Given a loss function $L$, an estimator $\hat\theta_1$ is said to be admissible if no other estimator $\hat\theta_2$ dominates it. That is, there is no $\hat\theta_2$ such that, for all $\theta \in \Theta$, $$E_\theta[L(\theta,\hat\theta_2)] \leq E_\theta[L(\theta,\hat\theta_1)],$$ with strict equality for at least one $\theta$. One can interpret this as saying there is no estimator which performs better (in the sense of $L$) for every $\theta$. Going back to my bold estimator $\hat\theta_7 = 7$, it's clear that for $\theta \in \Theta\setminus\{7\}$, $$MSE(\theta,\bar X) < MSE(\theta,\hat\theta).$$ However, in the event that $\theta$ is 7, my estimator is superb: $$0 = MSE(7,\hat\theta_7) < MSE(7,\bar X).$$ In this sense, $\hat\theta_7$ is admissible.

I have written all this out because OP said in comments that $3.5$ is the correct estimate for the roll of a die. I wish to convey that such a mindset should be immediately dropped.
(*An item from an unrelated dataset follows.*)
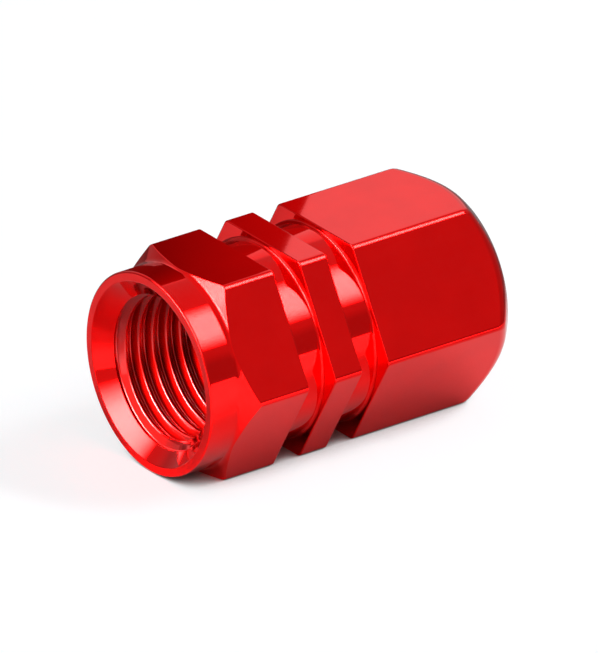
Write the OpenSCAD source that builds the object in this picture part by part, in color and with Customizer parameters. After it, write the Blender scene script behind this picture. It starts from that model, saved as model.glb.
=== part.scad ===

Finally, to return to OP's question, let us consider the estimation problem being discussed. The frequentist approach described on the Wikipedia page is to use the UMVUE -- the uniformly minimum variance unbiased estimator. This turns out to be equivalent to minimising the MSE for an unbiased estimator. On the other hand, the Bayesian approach was essentially to find the $\theta$ for which $P_\theta(X_1 = 2, X_2 = 6, X_3 = 7, X_4 = 14)$ was maximised.

7
On

You said : I do not understand how a mathematical question can have contradictory answers in such a way.

The problem is that these are not "mathematical questions" as most people would like them to be.

If I am about to roll a six sided die once and ask you to estimate the result, you might say "5" and someone else might say "4." Which answer is right?